> [What is being asked] Reproduce exactly the lines from the one containing "# The origin" down to the one containing "obj.matrix_world = world", including both of those lines, and nothing else.

> [Dataset excerpt]
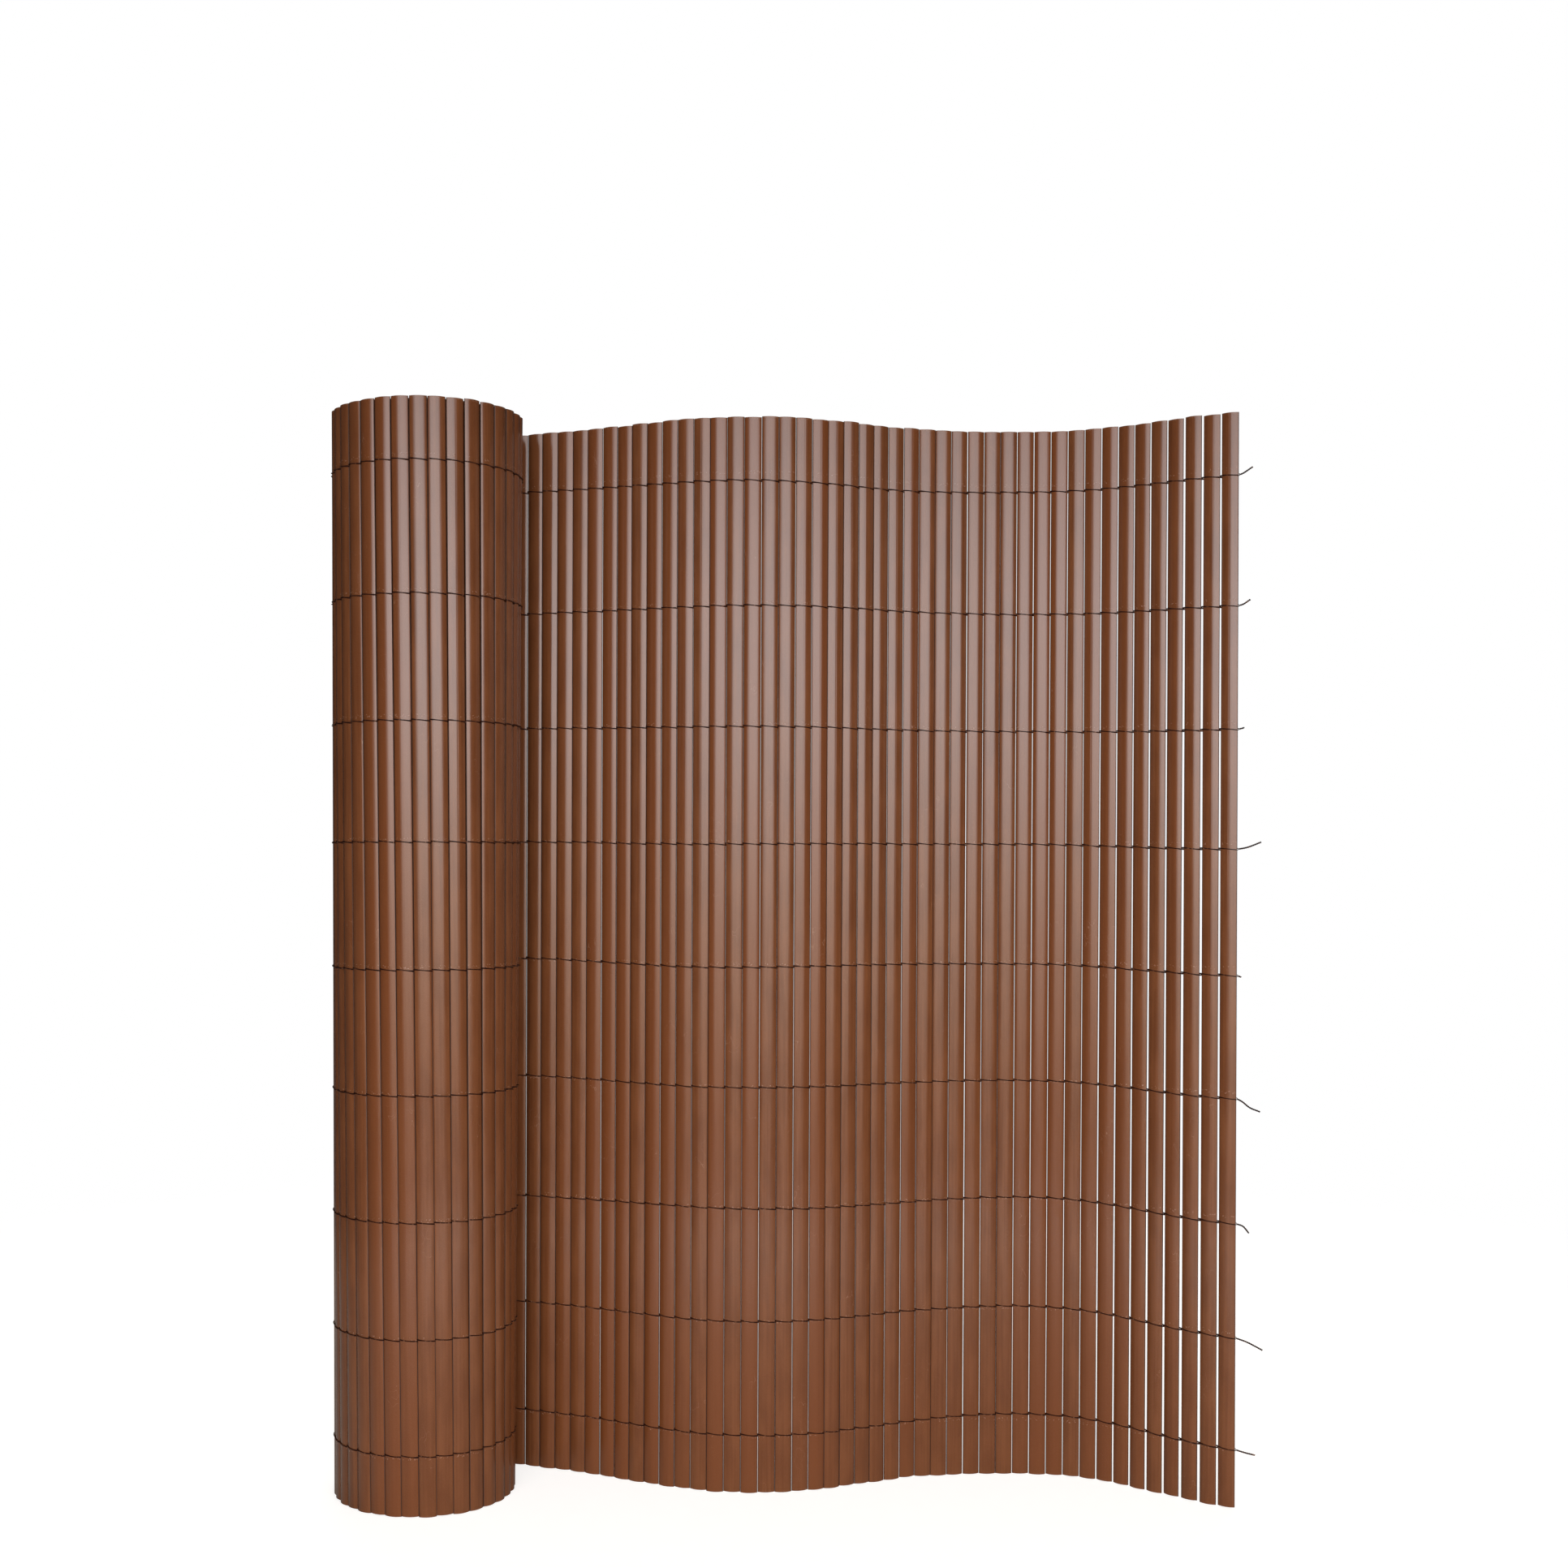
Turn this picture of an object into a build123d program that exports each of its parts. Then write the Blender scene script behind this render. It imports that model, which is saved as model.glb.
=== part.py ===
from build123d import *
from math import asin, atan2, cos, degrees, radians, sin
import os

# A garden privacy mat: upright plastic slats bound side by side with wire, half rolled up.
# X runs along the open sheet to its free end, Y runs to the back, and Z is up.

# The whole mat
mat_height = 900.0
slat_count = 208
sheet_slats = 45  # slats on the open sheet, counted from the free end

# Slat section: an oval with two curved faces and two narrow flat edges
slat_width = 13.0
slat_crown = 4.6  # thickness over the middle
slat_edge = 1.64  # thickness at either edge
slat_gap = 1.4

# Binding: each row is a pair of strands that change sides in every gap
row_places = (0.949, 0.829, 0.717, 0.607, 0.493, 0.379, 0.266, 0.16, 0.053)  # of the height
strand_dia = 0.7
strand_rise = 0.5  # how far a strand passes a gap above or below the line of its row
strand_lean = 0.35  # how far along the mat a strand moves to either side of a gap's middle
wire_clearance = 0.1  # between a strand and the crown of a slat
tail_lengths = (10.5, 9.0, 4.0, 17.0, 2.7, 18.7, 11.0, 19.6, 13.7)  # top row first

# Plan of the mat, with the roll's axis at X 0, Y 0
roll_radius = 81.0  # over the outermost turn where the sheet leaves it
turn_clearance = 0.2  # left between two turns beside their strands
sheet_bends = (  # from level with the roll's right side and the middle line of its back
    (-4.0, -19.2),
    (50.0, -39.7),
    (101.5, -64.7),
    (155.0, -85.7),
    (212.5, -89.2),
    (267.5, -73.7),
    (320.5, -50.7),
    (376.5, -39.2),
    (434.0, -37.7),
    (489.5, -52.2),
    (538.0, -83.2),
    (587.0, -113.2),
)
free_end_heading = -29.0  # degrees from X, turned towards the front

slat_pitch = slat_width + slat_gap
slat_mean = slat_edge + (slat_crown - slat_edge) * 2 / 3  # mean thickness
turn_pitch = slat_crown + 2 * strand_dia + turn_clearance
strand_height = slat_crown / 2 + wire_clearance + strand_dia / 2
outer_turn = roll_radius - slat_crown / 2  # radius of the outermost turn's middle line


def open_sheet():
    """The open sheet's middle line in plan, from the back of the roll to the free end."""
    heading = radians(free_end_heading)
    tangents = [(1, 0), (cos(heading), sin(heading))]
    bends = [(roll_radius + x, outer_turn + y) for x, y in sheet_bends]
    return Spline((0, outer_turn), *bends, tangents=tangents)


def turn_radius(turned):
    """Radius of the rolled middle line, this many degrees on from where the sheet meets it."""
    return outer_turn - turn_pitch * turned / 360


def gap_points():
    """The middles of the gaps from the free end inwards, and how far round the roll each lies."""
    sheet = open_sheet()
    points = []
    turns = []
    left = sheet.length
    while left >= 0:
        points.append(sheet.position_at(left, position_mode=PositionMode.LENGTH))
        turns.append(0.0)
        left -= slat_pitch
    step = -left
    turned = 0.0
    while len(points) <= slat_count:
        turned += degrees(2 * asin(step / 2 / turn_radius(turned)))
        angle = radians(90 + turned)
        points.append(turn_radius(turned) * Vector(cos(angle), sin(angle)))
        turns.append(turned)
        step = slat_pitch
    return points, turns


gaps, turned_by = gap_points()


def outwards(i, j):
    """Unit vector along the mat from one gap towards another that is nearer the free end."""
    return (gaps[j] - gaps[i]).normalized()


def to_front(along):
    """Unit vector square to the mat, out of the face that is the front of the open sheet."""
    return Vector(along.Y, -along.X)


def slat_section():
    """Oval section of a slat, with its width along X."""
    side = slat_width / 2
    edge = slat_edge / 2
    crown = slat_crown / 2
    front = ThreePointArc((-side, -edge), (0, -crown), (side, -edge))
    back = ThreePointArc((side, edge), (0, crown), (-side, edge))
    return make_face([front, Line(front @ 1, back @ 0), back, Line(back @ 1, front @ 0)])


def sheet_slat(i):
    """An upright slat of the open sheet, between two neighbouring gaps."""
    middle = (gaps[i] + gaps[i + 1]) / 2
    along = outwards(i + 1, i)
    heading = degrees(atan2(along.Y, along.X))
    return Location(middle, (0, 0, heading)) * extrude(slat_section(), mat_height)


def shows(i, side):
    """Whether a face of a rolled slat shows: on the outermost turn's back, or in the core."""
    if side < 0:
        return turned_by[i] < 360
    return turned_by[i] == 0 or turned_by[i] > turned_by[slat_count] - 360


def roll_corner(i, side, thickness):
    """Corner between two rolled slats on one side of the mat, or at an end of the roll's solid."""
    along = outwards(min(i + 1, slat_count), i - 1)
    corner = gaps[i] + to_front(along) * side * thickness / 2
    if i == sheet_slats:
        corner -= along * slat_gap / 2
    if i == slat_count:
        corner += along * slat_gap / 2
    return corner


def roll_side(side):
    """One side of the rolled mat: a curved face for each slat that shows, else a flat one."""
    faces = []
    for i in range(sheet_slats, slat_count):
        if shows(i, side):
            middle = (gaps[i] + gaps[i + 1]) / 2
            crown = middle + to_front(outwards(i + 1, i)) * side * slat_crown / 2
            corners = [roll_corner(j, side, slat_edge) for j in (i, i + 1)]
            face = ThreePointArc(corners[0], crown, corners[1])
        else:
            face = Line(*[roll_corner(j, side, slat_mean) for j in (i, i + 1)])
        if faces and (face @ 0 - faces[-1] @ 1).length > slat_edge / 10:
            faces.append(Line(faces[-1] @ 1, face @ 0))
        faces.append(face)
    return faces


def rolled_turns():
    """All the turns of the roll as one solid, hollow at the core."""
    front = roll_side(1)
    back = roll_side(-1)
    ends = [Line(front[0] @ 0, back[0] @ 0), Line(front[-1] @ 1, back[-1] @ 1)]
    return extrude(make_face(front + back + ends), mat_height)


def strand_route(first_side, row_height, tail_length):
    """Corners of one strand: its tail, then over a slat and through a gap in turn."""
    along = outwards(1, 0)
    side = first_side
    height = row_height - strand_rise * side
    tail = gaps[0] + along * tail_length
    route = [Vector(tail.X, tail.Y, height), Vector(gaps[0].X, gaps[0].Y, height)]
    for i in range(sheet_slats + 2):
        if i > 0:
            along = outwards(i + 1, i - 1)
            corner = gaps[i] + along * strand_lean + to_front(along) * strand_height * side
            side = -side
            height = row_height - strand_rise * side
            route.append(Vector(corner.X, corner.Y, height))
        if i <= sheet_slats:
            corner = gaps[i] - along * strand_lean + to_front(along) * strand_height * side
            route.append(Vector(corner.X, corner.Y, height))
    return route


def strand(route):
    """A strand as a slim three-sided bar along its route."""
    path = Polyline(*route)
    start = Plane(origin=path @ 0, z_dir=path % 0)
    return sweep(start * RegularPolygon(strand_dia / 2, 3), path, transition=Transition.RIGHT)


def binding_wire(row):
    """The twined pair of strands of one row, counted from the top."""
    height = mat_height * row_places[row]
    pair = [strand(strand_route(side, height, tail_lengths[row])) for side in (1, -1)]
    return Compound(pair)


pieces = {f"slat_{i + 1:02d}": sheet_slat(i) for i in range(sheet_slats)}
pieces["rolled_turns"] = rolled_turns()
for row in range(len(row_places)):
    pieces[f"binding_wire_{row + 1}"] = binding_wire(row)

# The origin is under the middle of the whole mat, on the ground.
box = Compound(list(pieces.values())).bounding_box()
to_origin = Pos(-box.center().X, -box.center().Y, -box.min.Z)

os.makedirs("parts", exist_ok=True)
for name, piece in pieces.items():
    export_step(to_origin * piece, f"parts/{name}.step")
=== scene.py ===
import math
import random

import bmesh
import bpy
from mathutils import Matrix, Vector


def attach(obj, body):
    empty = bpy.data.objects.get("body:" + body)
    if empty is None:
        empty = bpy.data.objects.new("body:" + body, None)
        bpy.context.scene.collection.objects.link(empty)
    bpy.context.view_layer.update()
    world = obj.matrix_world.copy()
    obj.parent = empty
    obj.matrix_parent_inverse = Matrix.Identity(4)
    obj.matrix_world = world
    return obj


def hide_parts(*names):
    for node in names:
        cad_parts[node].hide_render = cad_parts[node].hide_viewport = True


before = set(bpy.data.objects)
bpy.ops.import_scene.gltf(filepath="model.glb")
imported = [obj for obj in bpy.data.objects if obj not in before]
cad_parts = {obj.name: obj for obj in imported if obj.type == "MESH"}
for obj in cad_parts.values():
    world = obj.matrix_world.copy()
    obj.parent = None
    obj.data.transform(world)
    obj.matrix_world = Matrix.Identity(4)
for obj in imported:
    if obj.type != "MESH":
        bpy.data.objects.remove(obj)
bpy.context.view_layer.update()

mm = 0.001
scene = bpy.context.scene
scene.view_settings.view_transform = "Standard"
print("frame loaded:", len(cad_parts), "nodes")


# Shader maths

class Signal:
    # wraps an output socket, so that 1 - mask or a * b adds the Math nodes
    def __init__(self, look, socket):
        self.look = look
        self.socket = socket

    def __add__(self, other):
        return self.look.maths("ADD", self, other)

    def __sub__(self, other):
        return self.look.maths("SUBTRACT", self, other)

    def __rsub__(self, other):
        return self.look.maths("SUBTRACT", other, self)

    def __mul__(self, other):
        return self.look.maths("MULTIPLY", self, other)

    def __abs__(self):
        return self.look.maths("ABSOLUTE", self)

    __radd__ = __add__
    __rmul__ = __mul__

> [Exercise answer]
# The origin is under the middle of the whole mat, on the ground.
box = Compound(list(pieces.values())).bounding_box()
to_origin = Pos(-box.center().X, -box.center().Y, -box.min.Z)

os.makedirs("parts", exist_ok=True)
for name, piece in pieces.items():
    export_step(to_origin * piece, f"parts/{name}.step")
=== scene.py ===
import math
import random

import bmesh
import bpy
from mathutils import Matrix, Vector


def attach(obj, body):
    empty = bpy.data.objects.get("body:" + body)
    if empty is None:
        empty = bpy.data.objects.new("body:" + body, None)
        bpy.context.scene.collection.objects.link(empty)
    bpy.context.view_layer.update()
    world = obj.matrix_world.copy()
    obj.parent = empty
    obj.matrix_parent_inverse = Matrix.Identity(4)
    obj.matrix_world = world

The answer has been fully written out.